Units and Unit Operating Agreements
Just as mineral interests and leases are pooled to form, in Ohio, a “drilling unit” to meet the spacing requirements, so too are leases “unitized” to provide for a larger area of joint operation, often called a “unit,” by a single operator. Among other advantages relating to geology and economies of scale, the operator can account to the owners of the produced hydrocarbons with one set of tanks as opposed to multiple tanks for multiple parcels, leases and owners.
Order of Unit Operation of Pool
Analogous to mandatory pooling, ODNR can establish a “unit” if 65% of the owners of the land overlying the pool ask for it. The owners who do not agree can be, in effect, forced in if, after a hearing, ODNR finds that such operation is:
“reasonably necessary to increase substantially the ultimate recovery of oil and gas, and the value of the estimated additional recovery of oil or gas exceeds the estimated additional cost incident to conducting the operation.” ORC 1509.28.
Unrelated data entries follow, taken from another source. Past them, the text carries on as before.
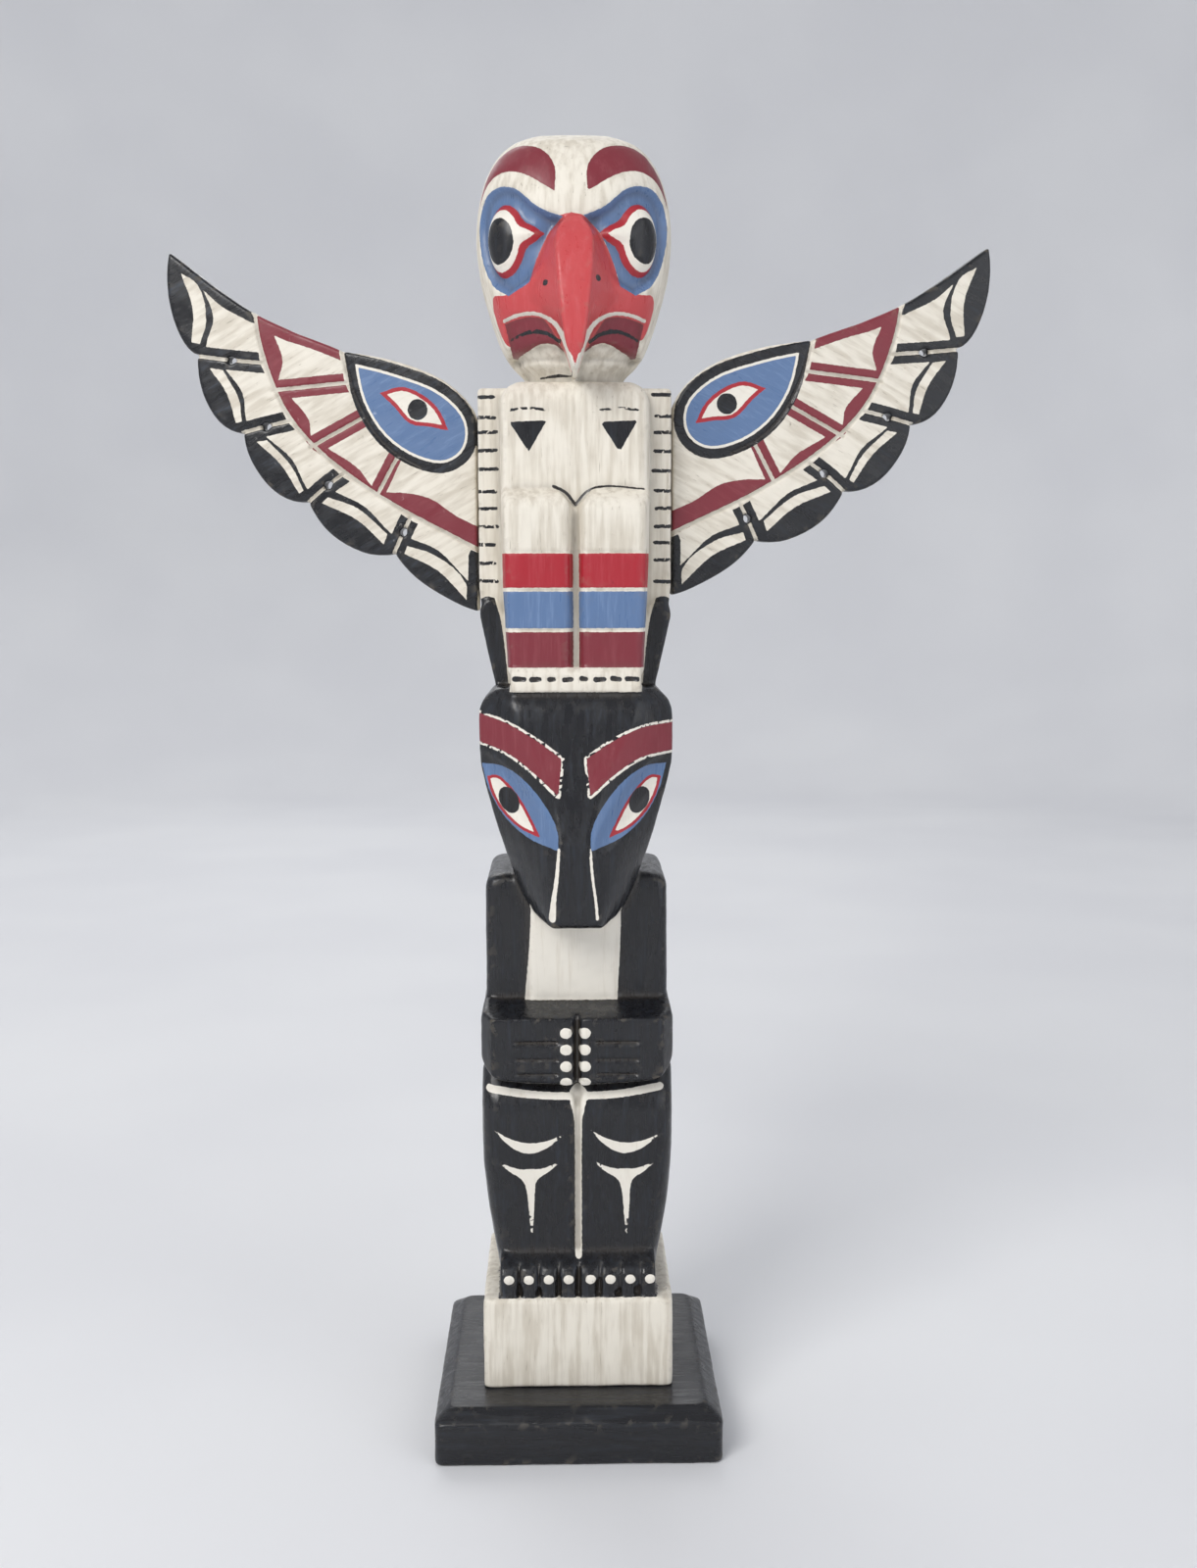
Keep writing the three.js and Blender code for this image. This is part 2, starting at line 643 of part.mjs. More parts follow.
// The wing in its own plane: x runs out from the root, y up, and its face looks along +z.
function makeWing({ side, stretch, turn, lift }) {
  const options = { depth: WING.thickness, bevelEnabled: false, curveSegments: 7 };
  const board = solid(new THREE.ExtrudeGeometry(wingOutline(), options).translate(0, 0, -WING.thickness));
  const carved = board.subtract(join(WING_LINES.map(wingGroove)));
  const placed = carved
    .scale([stretch, 1, 1])
    .translate([0, -WING.pivot, 0])
    .rotate([0, 0, turn])
    .translate([-WING.setIn, WING.pivot + lift, 0]);
  const wing = placed.subtract(box([-20, 0], [0, 600], [-20, 20]));
  return side < 0 ? wing.mirror([1, 0, 0]) : wing;
}

// ---------------------------------------------------------------- assembly

function piece(name, shape, material) {
  const mesh = new THREE.Mesh(geometryOf(shape), material);
  mesh.name = name;
  return mesh;
}

// A wing stands upright against the side of the log and is swept back from it.
function placedWing(name, wing) {
  const sweep = THREE.MathUtils.degToRad(WING.sweep);
  const board = piece(name, makeWing(wing), PAINT.wing);
  board.rotation.x = Math.PI / 2;
  const holder = new THREE.Group();
  const clearOfLog = LOG.half + JOINT_GAP + WING.thickness * Math.sin(sweep);
  holder.position.set(wing.side * clearOfLog, WING.rootY, 0);
  holder.rotation.z = wing.side * sweep;
  holder.add(board);
  return holder;
}

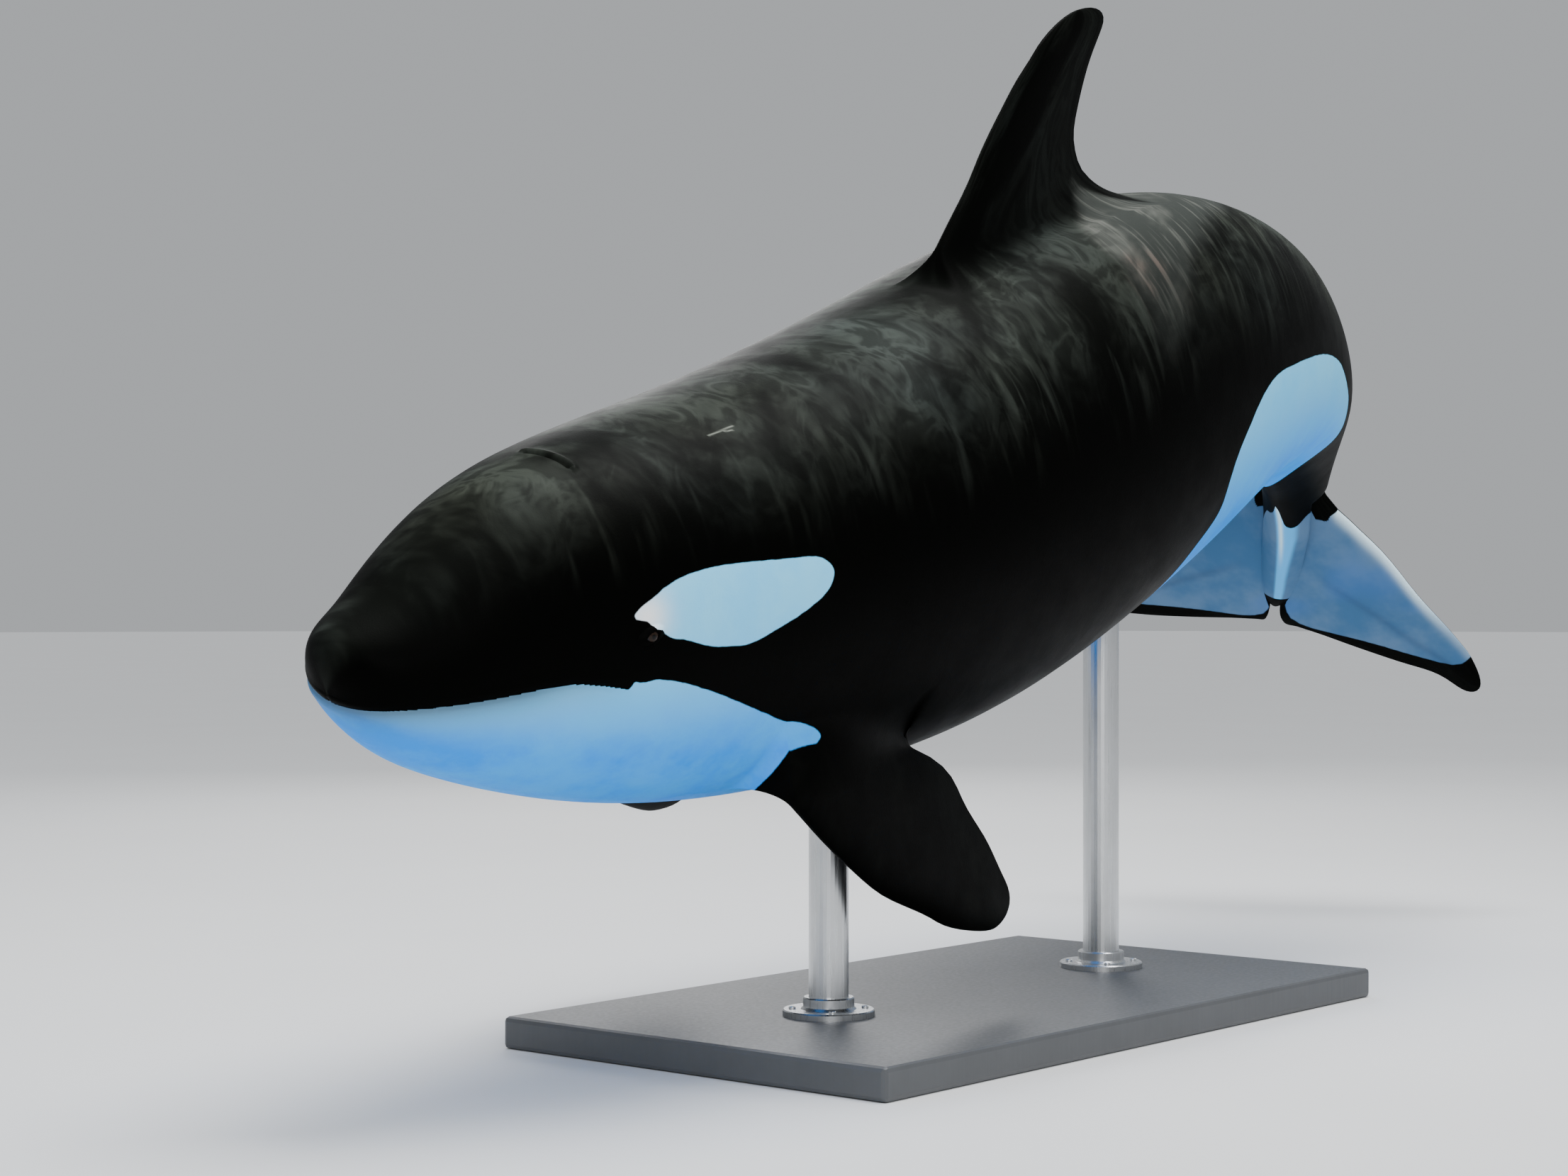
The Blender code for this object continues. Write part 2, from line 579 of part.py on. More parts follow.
for made in list(cutters.objects):
    made.hide_render, made.display_type = True, "WIRE"
    made.hide_set(True)
for made in orca.objects:
    colour, roughness, metallic = COLOURS.get(made.name, (BLACK, 0.3, 0.0))
    material = bpy.data.materials.new(made.name)
    material.use_nodes = True
    shader = material.node_tree.nodes["Principled BSDF"]
    shader.inputs["Base Color"].default_value = (*colour, 1.0)
    shader.inputs["Roughness"].default_value = roughness
    shader.inputs["Metallic"].default_value = metallic
    made.data.materials.clear()
    made.data.materials.append(material)
    made.data.shade_smooth()
    made.data.set_sharp_from_angle(angle=math.radians(SHARP_EDGE))
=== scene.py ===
"""A life-size orca in mid swim on a low display stand."""
import math

import bmesh
import bpy
import numpy as np
from mathutils import Matrix, Vector
from mathutils.bvhtree import BVHTree
from mathutils.kdtree import KDTree

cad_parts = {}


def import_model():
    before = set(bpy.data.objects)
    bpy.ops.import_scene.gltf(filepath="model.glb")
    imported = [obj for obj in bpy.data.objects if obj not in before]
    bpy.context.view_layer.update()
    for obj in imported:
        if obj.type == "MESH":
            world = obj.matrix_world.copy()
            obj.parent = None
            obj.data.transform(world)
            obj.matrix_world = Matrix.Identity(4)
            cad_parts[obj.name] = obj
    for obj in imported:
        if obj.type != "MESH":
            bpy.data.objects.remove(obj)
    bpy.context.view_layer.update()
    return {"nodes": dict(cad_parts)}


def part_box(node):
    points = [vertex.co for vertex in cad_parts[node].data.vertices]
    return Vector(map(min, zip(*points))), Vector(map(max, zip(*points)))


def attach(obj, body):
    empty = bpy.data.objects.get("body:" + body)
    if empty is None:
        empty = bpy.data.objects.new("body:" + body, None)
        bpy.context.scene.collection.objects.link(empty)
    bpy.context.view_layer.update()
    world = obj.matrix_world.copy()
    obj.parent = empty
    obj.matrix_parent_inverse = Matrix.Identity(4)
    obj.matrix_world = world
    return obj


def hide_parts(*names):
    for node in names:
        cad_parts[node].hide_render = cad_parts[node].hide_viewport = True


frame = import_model()

# The animal's shape, in metres, shares of its length and degrees, as in its solids.
LENGTH = 5.5
BODY_END = 0.9965
# Rings and columns of the solids, and how many times finer the skin starts.
COARSE_RINGS, COARSE_COLUMNS = 96, 32
FINER = 3
RINGS, COLUMNS = COARSE_RINGS * FINER, COARSE_COLUMNS * FINER
BEND_AT = (0.06, 0.28, 0.50, 0.74, 0.95)
TURN = (-2.6, 0.9, -0.4, 15.4, 40.5)
CLIMB = (12.8, 12.6, 19.5, -8.6, -46.1)
ROLL_AT = (0.0, 0.1, 0.45, 0.95, 1.1)
ROLL = (17.9, 17.9, 13.7, 20.8, 20.8)
# The spine runs straight on past this share; the walk along it: from, to, points.
STRAIGHT_FROM = 1.02
WALK = (-0.03, 1.06, 437)
ANCHOR_AT = 0.30
ANCHOR = (-0.56, 0.0, 1.27)
# Share of the length, height over the spine, depth below it, half width.
SECTIONS = (
    (0.000, 0.000, 0.000, 0.000),
    (0.006, 0.112, 0.071, 0.108),
    (0.020, 0.151, 0.159, 0.178),
    (0.031, 0.180, 0.206, 0.208),
    (0.045, 0.240, 0.252, 0.241),
    (0.080, 0.355, 0.343, 0.310),
    (0.125, 0.408, 0.432, 0.373),
    (0.190, 0.441, 0.513, 0.432),
    (0.280, 0.496, 0.565, 0.485),
    (0.380, 0.568, 0.582, 0.503),
    (0.480, 0.600, 0.553, 0.481),
    (0.580, 0.549, 0.517, 0.415),
    (0.680, 0.420, 0.410, 0.330),
    (0.780, 0.300, 0.281, 0.225),
    (0.870, 0.198, 0.180, 0.123),
    (0.930, 0.138, 0.120, 0.096),
    (0.975, 0.069, 0.062, 0.070),
    (1.000, 0.016, 0.016, 0.028),
)
KEEL_AT = (0.0, 0.55, 0.70, 0.85, 0.95, 1.0)
KEEL = (0.0, 0.0, 0.03, 0.07, 0.03, 0.0)
FOREHEAD_LEAN, FOREHEAD_REACH = 0.25, 0.10
END_ROUNDING = 0.015
# Steps along and around for a direction on the skin, and the search for a place on it.
PROBE_SHARE, PROBE_DEGREES = 1e-3, 1.0
SEARCH_ROUNDS, SEARCH_STEP = 12, 0.8

# A limb's rows: the first third is its fillet, and the rest crowd towards the tip.
LIMB_LEVELS = 36
FILLET_SHARE = 1 / 3
SPAN_CROWDING = 1.7
TIP_CUT = 0.004
# The fillet's directions: up the limb, in towards the root, and back at the heel.
FOOT_STEP = 0.01
INNER_CHORD, INNER_ANGLE = 0.5, 0.6
HEEL_FROM, HEEL_PULL = 0.6, 2.9
# The peak of a limb's thickness curve, and how far its faces' edges draw in.
FOIL_PEAK = 0.3849
EDGE_START, EDGE_NARROWING = 0.006, 0.031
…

In past oil booms, it was secondary recovery (e.g., water flooding to drive the oil out of the sandstone) or tertiary recovery (adding a surfactant to help the oil detach from the sandstone) that necessitated a procedure to combine tracts of land and/or multiple leases to allow for such unit operations.
Now, the simple fact that horizontal wells require a larger area of land than a vertical well means that this procedure is likely to be used more often. And anytime anyone is forced to do something by the government, especially when it impacts something as fundamental as the private ownership of land, it will be controversial.
Is it not unfortunate that a combination of leases is called a “pool” or is the result of “pooling” in the drilling unit context and is called a “unit” in the larger acreage, unitization context?
In any event, whether it’s a combination of interests to form a drilling unit or a more complex combination of leases to form an area-wide joint operation, this is a specialized area of the law and there are tried and true ways to get things done.